HAMILTON, Bermuda, May 28, 2026, 11:04 ADT
- Butterfield is picking up CIBC’s majority stake in CIBC Caribbean, which brings more scale in Caribbean banking and wealth management.
- CIBC said selling the unit will release capital for North American expansion and add 24 basis points, or 0.24 percentage point, to its core capital ratio.
- The deal faces remaining hurdles, including OKs from Butterfield shareholders and regulators. Closing is expected in the first half of 2027.
The Bank of N.T. Butterfield & Son said it will buy CIBC Caribbean Bank, picking up control in a mix of cash and stock. Butterfield put the value at about $1.8 billion. The combined group would have around $29 billion in assets in Bermuda and Caribbean markets.
CIBC is pushing ahead with the sale as it sharpens its North American focus and Canadian lenders search for growth away from a packed domestic market. The bank said the deal frees up capital for other growth moves and will boost its Common Equity Tier 1 ratio by 24 basis points once it closes.
Butterfield is chasing scale with the deal. CIBC Caribbean has about 2,700 staff and 41 branches and offices across 10 countries, so the Bermuda bank will pick up a bigger footprint in personal and corporate banking and wealth management.

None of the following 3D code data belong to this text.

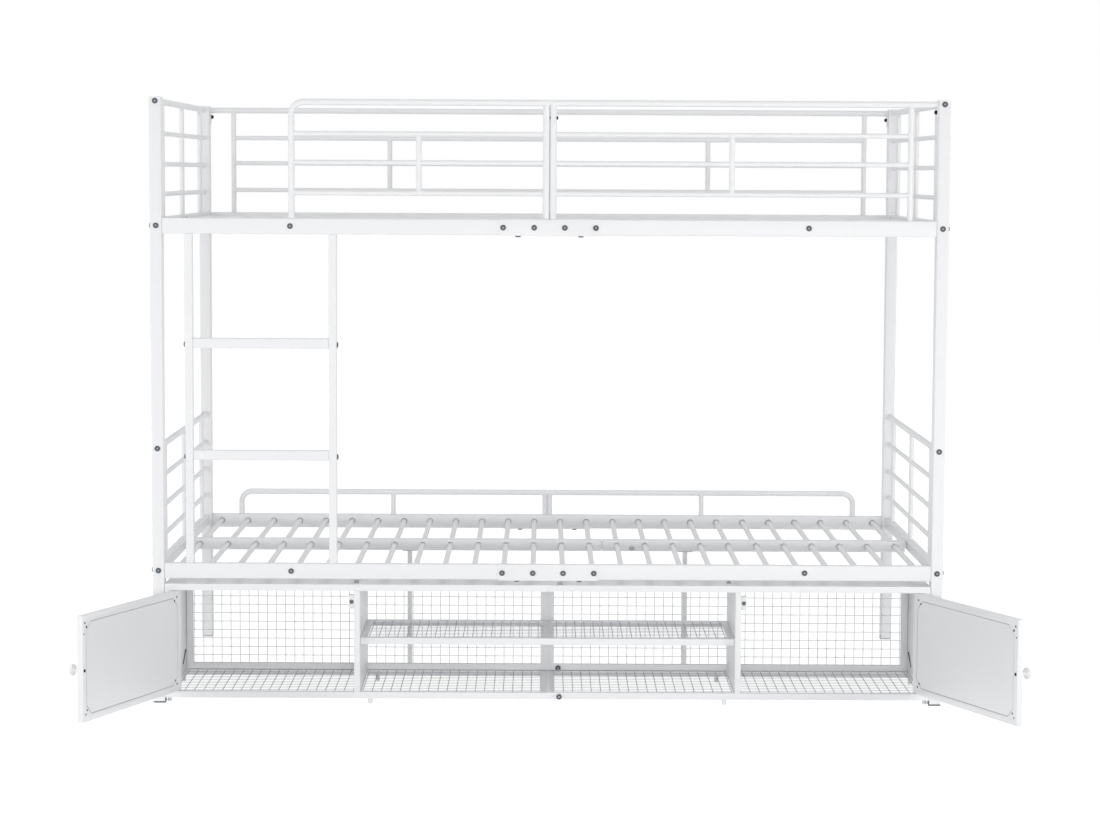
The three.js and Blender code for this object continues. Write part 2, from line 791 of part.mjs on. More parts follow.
// Doors are drawn closed about their pivot axis and then turned open.
// reach runs from the pivot to the free edge; inwards is the door's way from the pivot, -1 or 1.
const doorZ = [baseTop + doorEndGap, topRailBottom - doorEndGap];
const doorWidth = cabinetInner - dividerSpread - dividerThickness - doorHingeGap - doorFreeGap;
const doorReach = doorWidth - pivotInset;
const knobHeight = (doorZ[0] + doorZ[1]) / 2 - knobDrop;

function recessOutline(inwards) {
  const near = -pivotInset + doorBorder;
  const far = doorReach - doorBorder;
  const low = doorZ[0] + doorBorder;
  const high = doorZ[1] - doorBorder;
  const corners = [
    [near + doorCornerCut, low],
    [far - doorCornerCut, low],
    [far, low + doorCornerCut],
    [far, high - doorCornerCut],
    [far - doorCornerCut, high],
    [near + doorCornerCut, high],
    [near, high - doorCornerCut],
    [near, low + doorCornerCut],
  ];
  return new THREE.Shape(corners.map(([x, z]) => new THREE.Vector2(inwards * x, z)));
}

function door(inwards) {
  const x = onSide(inwards, -pivotInset, doorReach);
  const y = centred(0, doorThickness);
  const hollow = block(
    shrunk(x, doorSheet),
    [y[0] + doorSheet, y[1] - doorRecessDepth - doorSheet],
    shrunk(doorZ, doorSheet),
  );
  const recess = plateAlongY(recessOutline(inwards), [y[1] - doorRecessDepth, y[1] + overrun]);
  const pivot = rod('z', pinDiameter + 2 * clearance, grown(doorZ, overrun), [0, 0], pinSides);
  return without(block(x, y, doorZ), [hollow, recess, pivot]);
}

// The knob is turned: a thin neck that widens into a domed head
function knob() {
  const headRadius = knobDiameter / 2;
  const neckRadius = knobNeckDiameter / 2;
  const profile = [
    new THREE.Vector2(0, clearance),
    new THREE.Vector2(neckRadius, clearance),
    new THREE.Vector2(neckRadius, knobProjection / 3),
    new THREE.Vector2(headRadius, (knobProjection * 3) / 5),
    new THREE.Vector2(headRadius, (knobProjection * 4) / 5),
    new THREE.Vector2(headRadius * Math.SQRT1_2, knobProjection * (1 - 1 / 16)),
    new THREE.Vector2(0, knobProjection),
  ];
  const geometry = new THREE.LatheGeometry(profile, knobSides);
  geometry.rotateZ(Math.PI);
  return toSolid(geometry);
}

// A headed pin passes the frame's flange and ends inside the door
function hingePin(headFace, flangeFace, doorFace) {
  const away = Math.sign(headFace - doorFace);
  const tip = doorFace - away * pinReach;
  const head = headFace + away * clearance;
  const profile = [
    new THREE.Vector2(0, tip),
    new THREE.Vector2(pinDiameter / 2, tip),
    new THREE.Vector2(pinDiameter / 2, head),
    new THREE.Vector2(pinHeadDiameter / 2, head),
    new THREE.Vector2(pinHeadDiameter / 2, head + away * pinHeadHeight),
    new THREE.Vector2(0, head + away * pinHeadHeight),
  ];
  const ordered = away > 0 ? profile : profile.reverse();
  const geometry = new THREE.LatheGeometry(ordered, pinSides);
  geometry.rotateX(Math.PI / 2);
  return toSolid(geometry);
}

const doorways = [
  { side: -1, name: 'left', angle: leftDoorAngle },
  { side: 1, name: 'right', angle: rightDoorAngle },
];
for (const { side, name, angle } of doorways) {
  const hinge = new THREE.Group();
  hinge.position.set(side * pivotReach, pivotY, 0);
  hinge.rotation.z = side * toRadians(angle);
  bed.add(hinge);
  addPiece(`door_${name}`, door(-side), whitePowderCoat, hinge);
  const knobPiece = addPiece(`knob_${name}`, knob(), whitePlastic, hinge);
  knobPiece.position.set(-side * (doorReach - knobInset), -doorThickness / 2, knobHeight);

  const pins = [
    { end: 'top', solid: hingePin(topRailBottom + cabinetSheet, topRailBottom, doorZ[1]) },
    { end: 'bottom', solid: hingePin(baseTop - cabinetSheet, baseTop, doorZ[0]) },
  ];
  for (const { end, solid } of pins) {
    const pin = addPiece(`hinge_pin_${name}_${end}`, solid, zincPlate);
    pin.position.set(side * pivotReach, pivotY, 0);
  }
}

// Magnetic catches are screwed to the dividers, just behind the closed doors
function catchBody(side) {
  const near = dividerSpread + dividerThickness + clearance;
  const front = cabinetFront + doorThickness + catchDoorGap;
  const z = centred(baseTop + catchRise, catchHeight);
  const middle = [side * (near + catchWidth / 2), baseTop + catchRise];
  const pocketY = [front - overrun, front + magnetThickness + clearance];
  const pocket = rod('y', magnetDiameter + 2 * clearance, pocketY, middle, pinSides);
  return block(onSide(side, near, near + catchWidth), [front, front + catchDepth], z).subtract(pocket);
}

function magnet(side) {
  const near = dividerSpread + dividerThickness + clearance;
  const front = cabinetFront + doorThickness + catchDoorGap;
  const middle = [side * (near + catchWidth / 2), baseTop + catchRise];
  return rod('y', magnetDiameter, [front, front + magnetThickness], middle, pinSides);
}

for (const { side, name } of ends) {
  addPiece(`catch_${name}`, catchBody(side), whitePlastic);
  addPiece(`magnet_${name}`, magnet(side), darkMagnet);
}

export default bed;
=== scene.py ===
"""Looks of a white metal bunk bed with a low wire cabinet and two hinged doors under its lower bunk.

Lengths are in millimetres until a mesh is made. X runs along the bed, Y from its front to its back and Z up.
"""

import logging
import math
from collections.abc import Sequence
from dataclasses import dataclass, field
from enum import Enum

import bmesh
import bpy
import numpy as np
from mathutils import Matrix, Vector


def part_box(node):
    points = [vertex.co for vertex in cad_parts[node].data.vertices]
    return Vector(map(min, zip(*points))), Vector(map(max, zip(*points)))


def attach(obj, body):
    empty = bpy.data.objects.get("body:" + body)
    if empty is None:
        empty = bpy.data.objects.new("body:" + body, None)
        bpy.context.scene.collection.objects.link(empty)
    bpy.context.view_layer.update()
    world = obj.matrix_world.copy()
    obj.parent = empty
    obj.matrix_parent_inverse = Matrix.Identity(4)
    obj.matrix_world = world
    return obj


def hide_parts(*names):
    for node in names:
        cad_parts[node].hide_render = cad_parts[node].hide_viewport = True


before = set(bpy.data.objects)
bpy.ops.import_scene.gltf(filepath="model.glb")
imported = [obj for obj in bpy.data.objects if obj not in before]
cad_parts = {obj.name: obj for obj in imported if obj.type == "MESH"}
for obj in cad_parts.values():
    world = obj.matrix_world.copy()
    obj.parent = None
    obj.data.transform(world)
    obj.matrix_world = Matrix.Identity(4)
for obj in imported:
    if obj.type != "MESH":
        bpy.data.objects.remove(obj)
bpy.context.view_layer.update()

log = logging.getLogger("bunk_bed")

Array = np.ndarray
Pair = tuple[float, float]
Span = tuple[float, float]
Point = tuple[float, float, float]
Values = Sequence[float] | Array
METRES = 0.001
PER_METRE = 1000.0
AXES = "xyz"
BED = "bed"
ENDS = ((-1, "left"), (1, "right"))
FACES = ("front", "rear")
BUNKS = ("lower", "upper")

# Points round a section: more on the tubes that show large, fewer on rods, screws and wires.
TUBE_SIDES = 28
ROD_SIDES = 24
HOLE_SIDES = 20
SCREW_SIDES = 16
WIRE_SIDES = 8
HEX_SIDES = 6
BEAD_STATIONS = 20
BEAD_SIDES = 6
BEND_STATIONS = 13

# An edge is eased in two steps, first by this share of the easing and then by the whole of it.
EASE_SHARE = 0.3
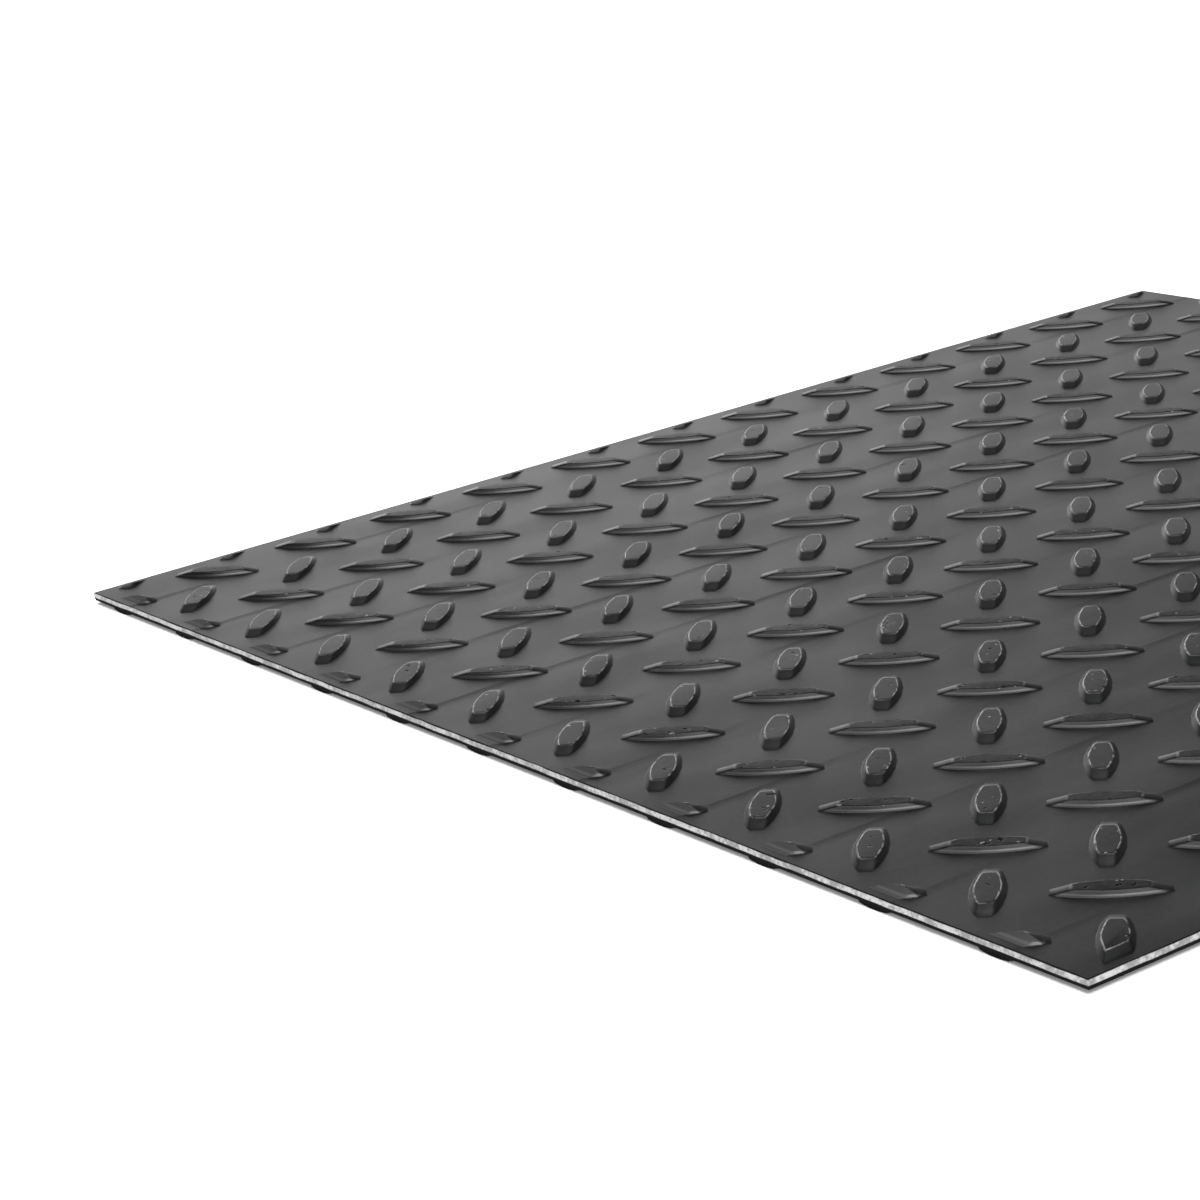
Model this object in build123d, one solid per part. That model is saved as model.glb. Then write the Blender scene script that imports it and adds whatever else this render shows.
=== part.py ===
from build123d import *
import math
import os

# Sheet: X is the rolling direction, Y goes across it, Z is up. Millimetres throughout.
sheet_length = 500.0
sheet_width = 500.0
base_thickness = 3.0

# Lugs: lens-shaped bars, pressed up by the engraved roll, at 45 degrees to the rolling direction.
# Half of them rise towards +Y and half fall, and each one points at the flanks of its neighbours.
pitch_along = 40.0
pitch_across = 44.8
lug_height = 1.5
foot_length = 30.6
foot_width = 9.8
foot_nose = 4.0
crest_length = 18.6
crest_width = 7.0
flats_per_flank = 4
rising_angle = 45.0
falling_angle = -45.0

# Where the shears cut the sheet: how far a rising lug's centre lies in from the -X edge,
# and how far another one's lies outside the +Y edge.
rising_in_from_left = 19.3
rising_out_past_back = 3.9

# What the shears did: below the clean cut the steel broke away inwards, and each lug in their way
# was pressed flush with the sheet at the cut, so that it bulges out below instead.
break_height = 1.0
break_depth = 0.35
press_reach = 7.0
bulge_depth = 1.1
bulge_rim_rise = 0.7
bulge_flat = 2.4
overrun = 0.5

half_length = sheet_length / 2
half_width = sheet_width / 2
face_height = bulge_depth + base_thickness


def make_frustum(inset_below, inset_above, low, high):
    """A block from low to high whose outline is the sheet's, drawn in by another amount at each end."""
    ends = [
        Pos(0, 0, height) * Rectangle(sheet_length - 2 * inset, sheet_width - 2 * inset)
        for inset, height in ((inset_below, low), (inset_above, high))
    ]
    return loft(ends, ruled=True)


def make_sheet():
    """The plain sheet: an upright clean cut above, and the broken edge round its underside."""
    broken = make_frustum(break_depth, 0, bulge_depth, bulge_depth + break_height)
    clean = make_frustum(0, 0, bulge_depth + break_height, face_height)
    return broken + clean


def make_lens():
    """The foot's outline: two arcs taken in flats, with a blunt nose between them at each end."""
    tip, side, blunt = foot_length / 2, foot_width / 2, foot_nose / 2
    arc = ThreePointArc((-tip, -blunt), (0, -side), (tip, -blunt))
    near = [arc @ (step / flats_per_flank) for step in range(flats_per_flank + 1)]
    far = [(point.X, -point.Y) for point in reversed(near)]
    return make_face(Polyline(*near, *far, close=True))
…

Butterfield said it will pay $1.091 billion in cash and $703 million in Butterfield shares for the deal, which comes out to $1.14 per CIBC Caribbean share and 106% of CIBC Caribbean’s tangible book value as of Jan. 31. The bank said it’s planning a mandatory takeover offer for the other 8.3% of CIBC Caribbean shares still held by minority investors.
CIBC is selling its 91.67% stake for about US$1.6 billion. That breaks down to US$1 billion in cash and Butterfield shares worth US$645 million. After closing, CIBC would own around 22% of Butterfield.
Butterfield CEO Michael Collins said the deal gives the bank “significant local scale advantages.” CIBC Caribbean’s Mark St. Hill mentioned “shared values” and a focus on relationship banking. CIBC CEO Harry Culham said the bank saw “strategic benefits” in the deal. Business Wire
CIBC gets the right to appoint two directors to Butterfield’s board at first, under a shareholder agreement. Butterfield said it plans to seek secondary listings in Barbados, the Bahamas, and Trinidad and Tobago, depending on local rules.
CIBC posted its second-quarter numbers as it wrapped up the sale. The bank put adjusted net income at C$2.47 billion, or C$2.54 a share. Profit from its capital markets business jumped 40% to C$792 million from the same quarter last year.
CIBC said it plans to repurchase up to 30 million common shares, about 3.3% of shares outstanding on April 30, if it gets Toronto Stock Exchange approval. The last buyback took out 20 million shares at an average price of C$129.68, totaling C$2.6 billion.
Butterfield shares traded at $57.65 in New York, up $1.34. CIBC’s U.S.-listed shares moved to $111.93, down $3.50, the latest market figures showed.
Canadian banks are changing their footprint in the Caribbean. Reuters said that after the deal wraps up, only Royal Bank of Canada and Scotiabank would keep a presence there. Scotiabank has also shifted more capital to the North American trade corridor.
Execution is the key risk. The deal still needs the green light from regulators and shareholders. Butterfield pointed to merger risks like integration costs, keeping customers and staff, meeting financing terms, and the possibility that regulators could set conditions that push back closing or cut into projected gains.
Butterfield is guiding to annual pre-tax cost savings around $49 million at full phase-in by 2030, along with higher earnings and accretion to tangible book value. These are still projections. The actual numbers will turn on the deal closing, share price swings and how integration goes across the banks’ different markets.